▶ [Set task]: Copy every line with the string "Blender" in it.

▶ [Exercise materials]:
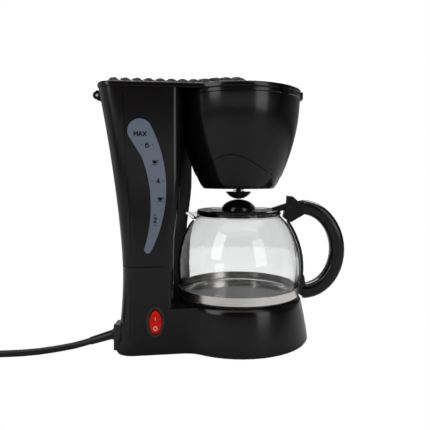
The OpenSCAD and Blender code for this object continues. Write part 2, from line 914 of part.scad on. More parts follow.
module thermal_fuses() {
    color("#d9d9d9") from_axis()
        for (y = [-30, -20])
            translate([-9, y, bracket_z - 2])
                rotate([0, 90, 0]) {
                    cylinder(r = 2, h = 18);
                    translate([0, 0, -6])
                        cylinder(r = 0.6, h = 30, $fn = 16);
                }
}

// ---------------------------------------------------------------- switch

pivot_depth = 3;
pivot_r = 1;
rocker_w = 11.6;
rocker_h = 22.4;
sleeve_h = 9;                           // depth of the bezel's sleeve behind the panel

module switch_bezel() {
    color("#2c2d2f") from_axis()
        on_side(switch_x, switch_z) {
            difference() {
                union() {
                    linear_extrude(1.6)
                        oval(bezel_w, bezel_h);
                    translate([0, 0, 1.6])
                        linear_extrude(0.8)
                            oval(bezel_w - 2, bezel_h - 2);
                    translate([0, 0, -sleeve_h])
                        linear_extrude(sleeve_h)
                            oval(bezel_w - 3 - 2 * fit_gap, bezel_h - 3 - 2 * fit_gap);
                }
                translate([0, 0, 1.5 - sleeve_h])
                    linear_extrude(20)
                        oval(rocker_w + 0.8, rocker_h + 2);
            }
            translate([0, 0, -pivot_depth])
                rotate([0, 90, 0])
                    cylinder(r = pivot_r, h = rocker_w + 1.8, center = true);
        }
}

// Rocker with two sloping faces; it rests with its lower end pressed in
module switch_rocker() {
    color("#e0231c") from_axis()
        on_side(switch_x, switch_z)
            translate([0, 0, -pivot_depth])
                rotate([rocker_tilt, 0, 0])
                    difference() {
                        intersection() {
                            translate([0, 0, -2.4])
                                linear_extrude(12)
                                    oval(rocker_w, rocker_h);
                            rotate([0, 90, 0])
                                linear_extrude(40, center = true)
                                    polygon([[2.4, -8], [2.4, 8], [-4.6, 13], [-5.6, 9],
                                             [-4.4, 0], [-5.6, -9], [-4.6, -13]]);
                        }
                        rotate([0, 90, 0])
                            cylinder(r = pivot_r + run_gap, h = 40, center = true);
                    }
}

body_h = 13;
module switch_body() {
    color("#202124") from_axis()
        on_side(switch_x, switch_z)
            translate([0, 0, -sleeve_h - body_h])
                linear_extrude(body_h)
                    square([bezel_w - 4, bezel_h - 5], center = true);
}

module switch_tabs() {
    tab_l = 8;
    color("#c8a860") from_axis()
        on_side(switch_x, switch_z)
            for (y = [-7, 0, 7])
                translate([0, y, -sleeve_h - body_h - tab_l / 2])
                    cube([5, 0.8, tab_l], center = true);
}

// ---------------------------------------------------------------- lid

lid_nf = 24;
lid_t = 5.1;
lid_skin = 2.6;
crown_z = lid_z + lid_t;
// Rounded edge of the lid: how far it reaches out, and its height above the underside
lid_edge = [[0.5, 0], [1, 0.7], [1, 3.2], [0.6, 4.2], [-0.1, 4.8], [-1.2, lid_t]];
function lid_ring(over, z) = ring(whole(round_half(bucket_r, rear_x(rim_top), -over, lid_nf)), z);

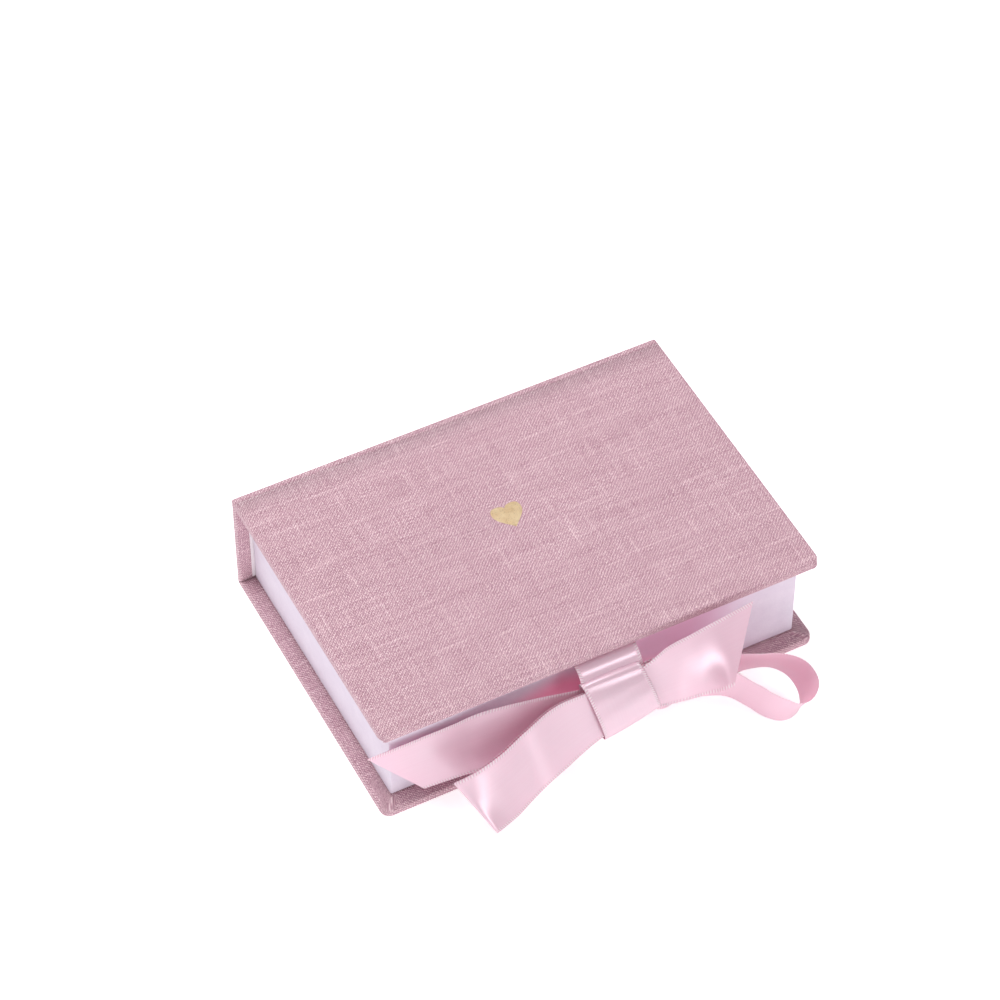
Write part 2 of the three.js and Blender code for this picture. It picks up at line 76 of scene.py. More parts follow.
# Sizes read from the frame
COVER_LOW, COVER_HIGH = box_mm("cover_cloth")
TRAY_LOW, TRAY_HIGH = box_mm("tray_wrap")
PAD_LOW, PAD_HIGH = box_mm("insert_velvet")
HALF_WIDTH = COVER_HIGH[0]
FRONT = COVER_LOW[1]
BACK = box_mm("spine_cloth")[1][1]
HEIGHT = COVER_HIGH[2]
PANEL = box_mm("base_cloth")[1][2]  # thickness of the cover, the spine or the base

# Bookcloth
EDGE_ROUND = 0.5
CORNER_RADIUS = 2.5
TURN_IN = 12  # cloth folded over onto the inner face
CLOTH = 0.2
FOLD_END = 4.0  # from the panel's edge to where a corner's fold has flattened out
FOLD_SUNK = 0.04  # its ends lie this far under the cloth
HINGE_STRIP = 2  # cloth each side of a folding corner that bends with it
HINGE_ROUND = 0.75
MITRE = 0.08
GUARD = 0.3  # flat ring that keeps the large faces' normals true
ARC_STEPS = 5
THREAD = 0.44  # pitch of the weave

# Tray and pad
TRAY_ROUND = 0.4
WALL = 2.37
PAPER = 0.12
PAPER_UNDER = 10.0  # paper folded under the floor
FLOOR_Z = 4.77  # top of the tray's floor
PAD_ROUND = 2.2
PAD_CROWN = 0.35
TUCK_REACH = 2.2  # from a slit to where the velvet lies flat again
SLIT_REACH = 0.75
SLIT_DEPTH = 5.0
GLOW_X = -9.0  # middle of the pink light painted into the tray's front wall, where the ribbon's glow falls
GLOW_Z = 13.0

# Ribbon
RIBBON_WIDTH = 16
RIBBON_HALF = 0.09  # half its thickness
RIBBON_LIFT = 0.165  # from a panel to the middle of the ribbon that lies on it
SELVEDGE = 0.9
BEAD_RISE = 0.6  # the selvedge is thicker by this share
BEAD_REACH = 0.45
STITCH = 0.64  # pitch of the selvedge's stitches
STEP = 0.45  # between two sections
SAMPLES = 30  # of the curve between two stations
BACK_LAYER_DROP = 0.35  # how far a flattened loop's back layer hangs below its front
FOLD_REACH = 0.5  # how far its fold stands out past the last station


# ---------------------------------------------------------------- meshes


@contextmanager
def editing(mesh):
    """A mesh opened for bmesh's tools, and written back afterwards."""
    built = bmesh.new()
    built.from_mesh(mesh)
    yield built
    built.to_mesh(mesh)
    built.free()


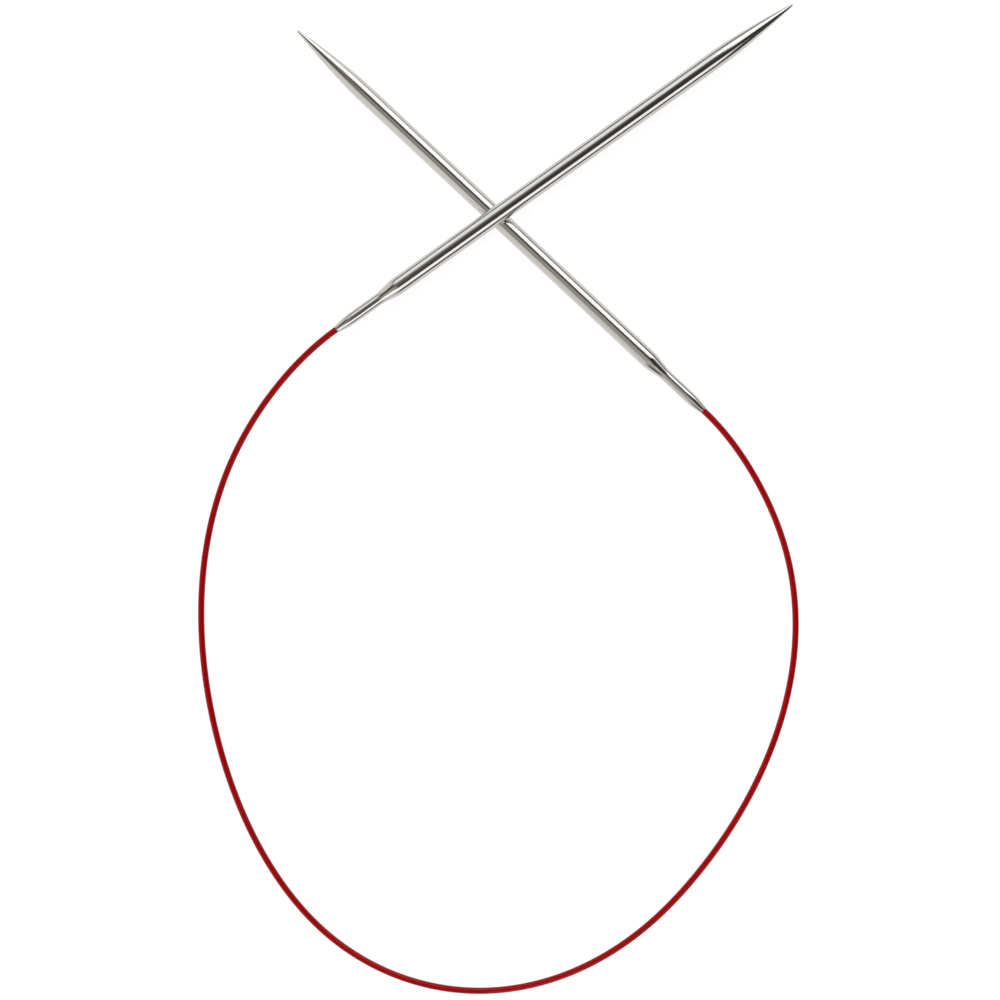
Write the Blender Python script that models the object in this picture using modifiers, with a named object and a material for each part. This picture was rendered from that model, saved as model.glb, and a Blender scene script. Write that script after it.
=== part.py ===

▶ [Result]:
The OpenSCAD and Blender code for this object continues. Write part 2, from line 914 of part.scad on. More parts follow.
Write part 2 of the three.js and Blender code for this picture. It picks up at line 76 of scene.py. More parts follow.
Write the Blender Python script that models the object in this picture using modifiers, with a named object and a material for each part. This picture was rendered from that model, saved as model.glb, and a Blender scene script. Write that script after it.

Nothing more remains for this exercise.